====== Information provided
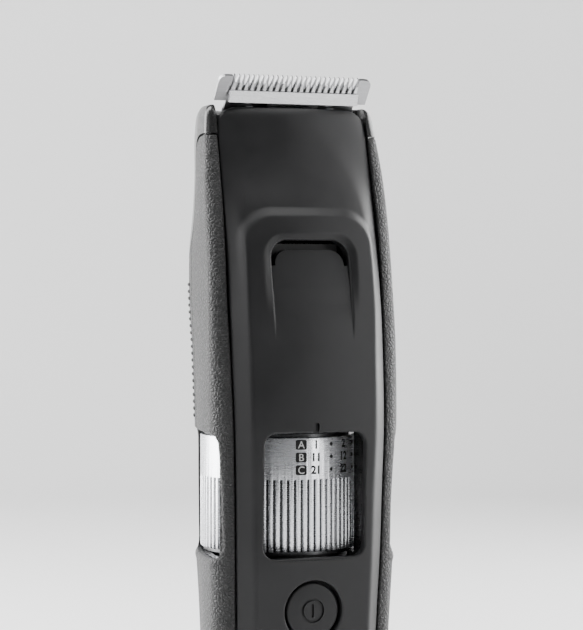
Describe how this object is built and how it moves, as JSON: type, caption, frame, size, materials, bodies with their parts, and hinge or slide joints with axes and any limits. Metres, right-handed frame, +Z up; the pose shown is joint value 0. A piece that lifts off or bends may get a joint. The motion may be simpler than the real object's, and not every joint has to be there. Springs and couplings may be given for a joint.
{
  "type": "beard trimmer",
  "caption": "Cordless beard and hair trimmer with a flat-tipped blade block, turning length dial, comb carriage and front power button.",
  "frame": {"origin": "where the length dial's axis meets the flat base", "axes": "+Z up the body towards the blades, front face towards -Y, +X to the right seen from the front"},
  "size_m": [0.0488, 0.0472, 0.1786],
  "materials": {
    "soft_touch_black": "matte soft-touch coating",
    "satin_black": "satin moulded ABS",
    "grip_elastomer": "fine leather grain, matte elastomer",
    "black_plastic": "plain moulded plastic",
    "contact_brass": "plated",
    "silver_dial": "satin silver, smooth above and ribbed below",
    "spring_steel": "bright",
    "battery_wrap": "shrink sleeve",
    "board_laminate": "solder mask",
    "seal_rubber": "matte",
    "lamp_lens": "smoked translucent lens",
    "motor_steel": "plated can",
    "blade_steel": "ground and brushed",
    "screw_steel": "plated"
  },
  "bodies": {
    "body": {"front_housing": "soft_touch_black", "back_housing": "satin_black", "base_cap": "satin_black", "left_grip": "grip_elastomer", "right_grip": "grip_elastomer", "back_grip": "grip_elastomer", "inlet_socket": "black_plastic", "chassis": "black_plastic", "battery_tray": "black_plastic", "power_switch": "black_plastic", "motor_mount": "black_plastic", "head_deck": "black_plastic", "inlet_pin_left": "contact_brass", "inlet_pin_right": "contact_brass", "battery_contact_top": "contact_brass", "battery_contact_bottom": "contact_brass", "dial_detent_spring": "spring_steel", "battery": "battery_wrap", "circuit_board": "board_laminate", "button_seal": "seal_rubber", "head_seal": "seal_rubber", "charge_lamp": "lamp_lens", "motor_can": "motor_steel", "case_screw_upper_left": "screw_steel", "case_screw_upper_right": "screw_steel", "case_screw_lower_left": "screw_steel", "case_screw_lower_right": "screw_steel"},
    "dial": {"length_dial": "silver_dial"},
    "comb_carriage": {"comb_carriage": "black_plastic"},
    "power_button": {"power_button": "soft_touch_black"},
    "motor_rotor": {"motor_shaft": "motor_steel", "eccentric_cam": "black_plastic"},
    "blade_block": {"blade_holder": "black_plastic", "fixed_blade": "blade_steel", "blade_screw_left": "screw_steel", "blade_screw_right": "screw_steel", "blade_spring_left": "spring_steel", "blade_spring_right": "spring_steel"},
    "cutter": {"moving_blade": "blade_steel", "drive_fork": "black_plastic"}
  },
  "joints": [
    {"name": "dial_turn", "type": "hinge", "parent": "body", "child": "dial", "pos_m": [0, 0, 0.0772], "axis": [0, 0, -1], "range_deg": [0, 234]},
    {"name": "comb_carriage_slide", "type": "slide", "parent": "body", "child": "comb_carriage", "axis": [0, 0, 1], "range_m": [0, 0.009]},
    {"name": "power_button_press", "type": "slide", "parent": "body", "child": "power_button", "axis": [0, 1, 0], "range_m": [0, 0.0008], "stiffness_N_per_m": 1500},
    {"name": "motor_spin", "type": "hinge", "parent": "body", "child": "motor_rotor", "pos_m": [0, 0, 0.145], "axis": [0, 0, 1], "continuous": true},
    {"name": "blade_block_lift", "type": "slide", "parent": "body", "child": "blade_block", "axis": [0, 0, 1], "range_m": [0, 0.03]},
    {"name": "cutter_stroke", "type": "slide", "parent": "blade_block", "child": "cutter", "axis": [1, 0, 0], "range_m": [-0.0012, 0.0012]}
  ],
  "couplings": [
    {"joint": "comb_carriage_slide", "follows": "dial_turn", "m_per_rad": 0.0022037}
  ]
}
============
What to do:
Each line of the material must be restated exactly.

Problem solution:
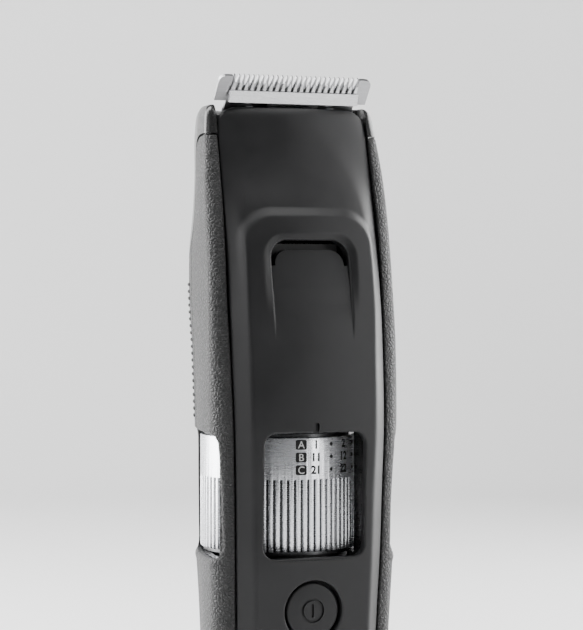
Describe how this object is built and how it moves, as JSON: type, caption, frame, size, materials, bodies with their parts, and hinge or slide joints with axes and any limits. Metres, right-handed frame, +Z up; the pose shown is joint value 0. A piece that lifts off or bends may get a joint. The motion may be simpler than the real object's, and not every joint has to be there. Springs and couplings may be given for a joint.
{
  "type": "beard trimmer",
  "caption": "Cordless beard and hair trimmer with a flat-tipped blade block, turning length dial, comb carriage and front power button.",
  "frame": {"origin": "where the length dial's axis meets the flat base", "axes": "+Z up the body towards the blades, front face towards -Y, +X to the right seen from the front"},
  "size_m": [0.0488, 0.0472, 0.1786],
  "materials": {
    "soft_touch_black": "matte soft-touch coating",
    "satin_black": "satin moulded ABS",
    "grip_elastomer": "fine leather grain, matte elastomer",
    "black_plastic": "plain moulded plastic",
    "contact_brass": "plated",
    "silver_dial": "satin silver, smooth above and ribbed below",
    "spring_steel": "bright",
    "battery_wrap": "shrink sleeve",
    "board_laminate": "solder mask",
    "seal_rubber": "matte",
    "lamp_lens": "smoked translucent lens",
    "motor_steel": "plated can",
    "blade_steel": "ground and brushed",
    "screw_steel": "plated"
  },
  "bodies": {
    "body": {"front_housing": "soft_touch_black", "back_housing": "satin_black", "base_cap": "satin_black", "left_grip": "grip_elastomer", "right_grip": "grip_elastomer", "back_grip": "grip_elastomer", "inlet_socket": "black_plastic", "chassis": "black_plastic", "battery_tray": "black_plastic", "power_switch": "black_plastic", "motor_mount": "black_plastic", "head_deck": "black_plastic", "inlet_pin_left": "contact_brass", "inlet_pin_right": "contact_brass", "battery_contact_top": "contact_brass", "battery_contact_bottom": "contact_brass", "dial_detent_spring": "spring_steel", "battery": "battery_wrap", "circuit_board": "board_laminate", "button_seal": "seal_rubber", "head_seal": "seal_rubber", "charge_lamp": "lamp_lens", "motor_can": "motor_steel", "case_screw_upper_left": "screw_steel", "case_screw_upper_right": "screw_steel", "case_screw_lower_left": "screw_steel", "case_screw_lower_right": "screw_steel"},
    "dial": {"length_dial": "silver_dial"},
    "comb_carriage": {"comb_carriage": "black_plastic"},
    "power_button": {"power_button": "soft_touch_black"},
    "motor_rotor": {"motor_shaft": "motor_steel", "eccentric_cam": "black_plastic"},
    "blade_block": {"blade_holder": "black_plastic", "fixed_blade": "blade_steel", "blade_screw_left": "screw_steel", "blade_screw_right": "screw_steel", "blade_spring_left": "spring_steel", "blade_spring_right": "spring_steel"},
    "cutter": {"moving_blade": "blade_steel", "drive_fork": "black_plastic"}
  },
  "joints": [
    {"name": "dial_turn", "type": "hinge", "parent": "body", "child": "dial", "pos_m": [0, 0, 0.0772], "axis": [0, 0, -1], "range_deg": [0, 234]},
    {"name": "comb_carriage_slide", "type": "slide", "parent": "body", "child": "comb_carriage", "axis": [0, 0, 1], "range_m": [0, 0.009]},
    {"name": "power_button_press", "type": "slide", "parent": "body", "child": "power_button", "axis": [0, 1, 0], "range_m": [0, 0.0008], "stiffness_N_per_m": 1500},
    {"name": "motor_spin", "type": "hinge", "parent": "body", "child": "motor_rotor", "pos_m": [0, 0, 0.145], "axis": [0, 0, 1], "continuous": true},
    {"name": "blade_block_lift", "type": "slide", "parent": "body", "child": "blade_block", "axis": [0, 0, 1], "range_m": [0, 0.03]},
    {"name": "cutter_stroke", "type": "slide", "parent": "blade_block", "child": "cutter", "axis": [1, 0, 0], "range_m": [-0.0012, 0.0012]}
  ],
  "couplings": [
    {"joint": "comb_carriage_slide", "follows": "dial_turn", "m_per_rad": 0.0022037}
  ]
}